On Sat, Jul 5, 2014 at 10:29 AM, Koert Kuipers <ko...@tresata.com> wrote:

> hey nick,
> you are right. i didnt explain myself well and my code example was wrong...
> i am keeping a priority-queue with k items per partition (using
> com.twitter.algebird.mutable.PriorityQueueMonoid.build to limit the sizes
> of the queues).
> but this still means i am sending k items per partition to my driver, so k
> x p, while i only need k.
> thanks! koert
> On Sat, Jul 5, 2014 at 1:21 PM, Nick Pentreath <ni...@gmail.com>
> wrote:
>> To make it efficient in your case you may need to do a bit of custom code
>> to emit the top k per partition and then only send those to the driver. On
>> the driver you can just top k the combined top k from each partition
>> (assuming you have (object, count) for each top k list).
>>
>> —
>> Sent from Mailbox <https://www.dropbox.com/mailbox>
>>
>>
>> On Sat, Jul 5, 2014 at 10:17 AM, Koert Kuipers <ko...@tresata.com> wrote:
>>
>>> my initial approach to taking top k values of a rdd was using a
>>> priority-queue monoid. along these lines:
>>>
>>>  rdd.mapPartitions({ items => Iterator.single(new PriorityQueue(...)) },
>>> false).reduce(monoid.plus)
>>>
>>> this works fine, but looking at the code for reduce it first reduces
>>> within a partition (which doesnt help me) and then sends the results to the
>>> driver where these again get reduced. this means that for every partition
>>> the (potentially very bulky) priorityqueue gets shipped to the driver.
>>>
>>> my driver is client side, not inside cluster, and i cannot change this,
>>> so this shipping to driver of all these queues can be expensive.
>>>
>>> is there a better way to do this? should i try to a shuffle first to
>>> reduce the partitions to the minimal amount (since number of queues shipped
>>> is equal to number of partitions)?
>>>
>>> is was a way to reduce to a single item RDD, so the queues stay inside
>>> cluster and i can retrieve the final result with RDD.first?
>>>
>>
>>

Re: taking top k values of rdd

Posted by Koert Kuipers <ko...@tresata.com>.

hey nick,
you are right. i didnt explain myself well and my code example was wrong...
i am keeping a priority-queue with k items per partition (using
com.twitter.algebird.mutable.PriorityQueueMonoid.build to limit the sizes
of the queues).
but this still means i am sending k items per partition to my driver, so k
x p, while i only need k.
thanks! koert



On Sat, Jul 5, 2014 at 1:21 PM, Nick Pentreath <ni...@gmail.com>
wrote:

> To make it efficient in your case you may need to do a bit of custom code
> to emit the top k per partition and then only send those to the driver.

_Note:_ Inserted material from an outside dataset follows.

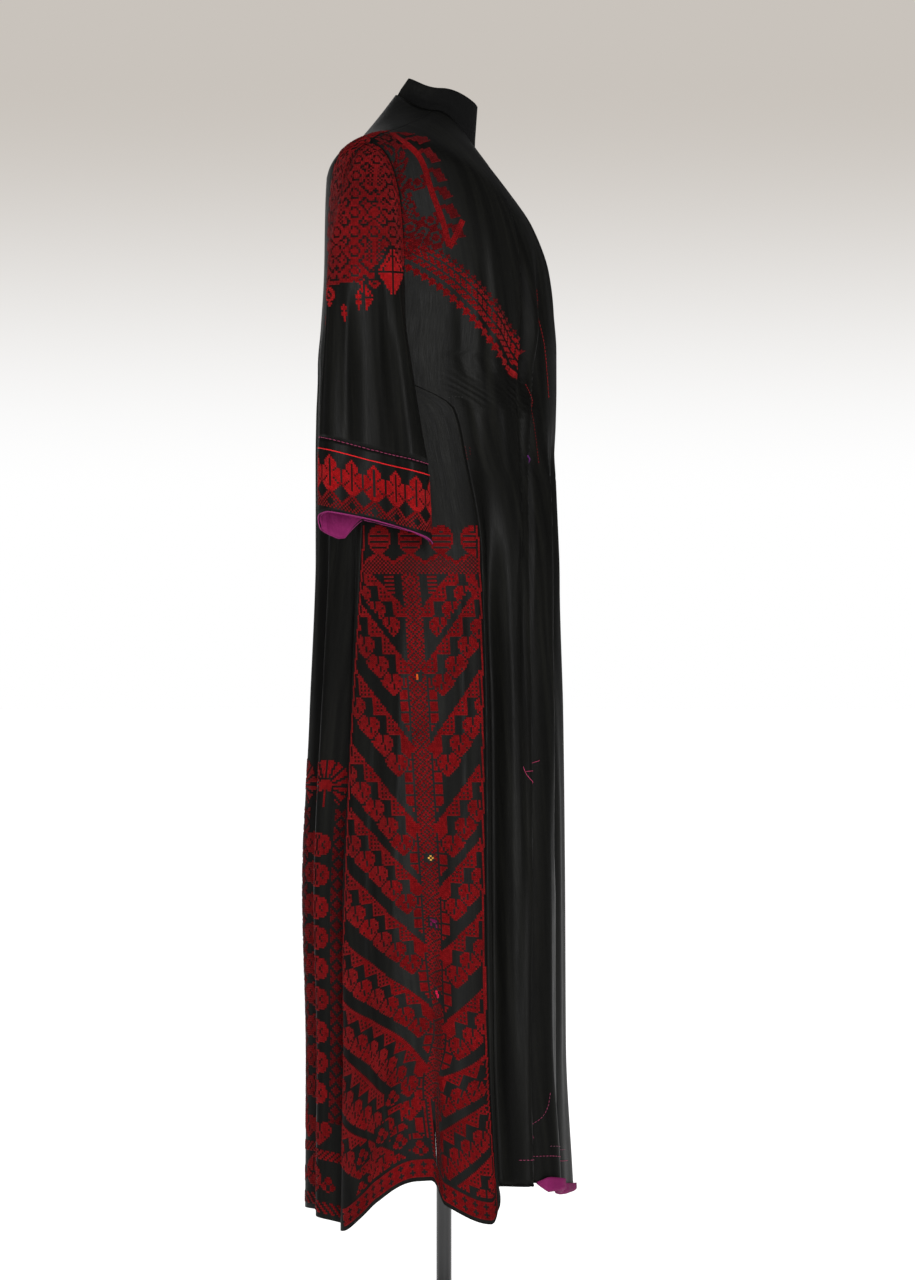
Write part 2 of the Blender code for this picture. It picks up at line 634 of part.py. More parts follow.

On
> the driver you can just top k the combined top k from each partition
> (assuming you have (object, count) for each top k list).
>
> —
> Sent from Mailbox <https://www.dropbox.com/mailbox>
>
>
> On Sat, Jul 5, 2014 at 10:17 AM, Koert Kuipers <ko...@tresata.com> wrote:
>
>> my initial approach to taking top k values of a rdd was using a
>> priority-queue monoid. along these lines:
>>
>>  rdd.mapPartitions({ items => Iterator.single(new PriorityQueue(...)) },
>> false).reduce(monoid.plus)
>>
>> this works fine, but looking at the code for reduce it first reduces
>> within a partition (which doesnt help me) and then sends the results to the
>> driver where these again get reduced. this means that for every partition
>> the (potentially very bulky) priorityqueue gets shipped to the driver.
>>
>> my driver is client side, not inside cluster, and i cannot change this,
>> so this shipping to driver of all these queues can be expensive.
>>
>> is there a better way to do this? should i try to a shuffle first to
>> reduce the partitions to the minimal amount (since number of queues shipped
>> is equal to number of partitions)?
>>
>> is was a way to reduce to a single item RDD, so the queues stay inside
>> cluster and i can retrieve the final result with RDD.first?
>>
>
>

Re: taking top k values of rdd

Posted by Nick Pentreath <ni...@gmail.com>.

To make it efficient in your case you may need to do a bit of custom code to emit the top k per partition and then only send those to the driver. On the driver you can just top k the combined top k from each partition (assuming you have (object, count) for each top k list).

—
Sent from Mailbox

On Sat, Jul 5, 2014 at 10:17 AM, Koert Kuipers <ko...@tresata.com> wrote:

> my initial approach to taking top k values of a rdd was using a
> priority-queue monoid. along these lines:
> rdd.mapPartitions({ items => Iterator.single(new PriorityQueue(...)) },
> false).reduce(monoid.plus)
> this works fine, but looking at the code for reduce it first reduces within
> a partition (which doesnt help me) and then sends the results to the driver
> where these again get reduced. this means that for every partition the
> (potentially very bulky) priorityqueue gets shipped to the driver.
> my driver is client side, not inside cluster, and i cannot change this, so
> this shipping to driver of all these queues can be expensive.
> is there a better way to do this? should i try to a shuffle first to reduce
> the partitions to the minimal amount (since number of queues shipped is
> equal to number of partitions)?
> is was a way to reduce to a single item RDD, so the queues stay inside
> cluster and i can retrieve the final result with RDD.first?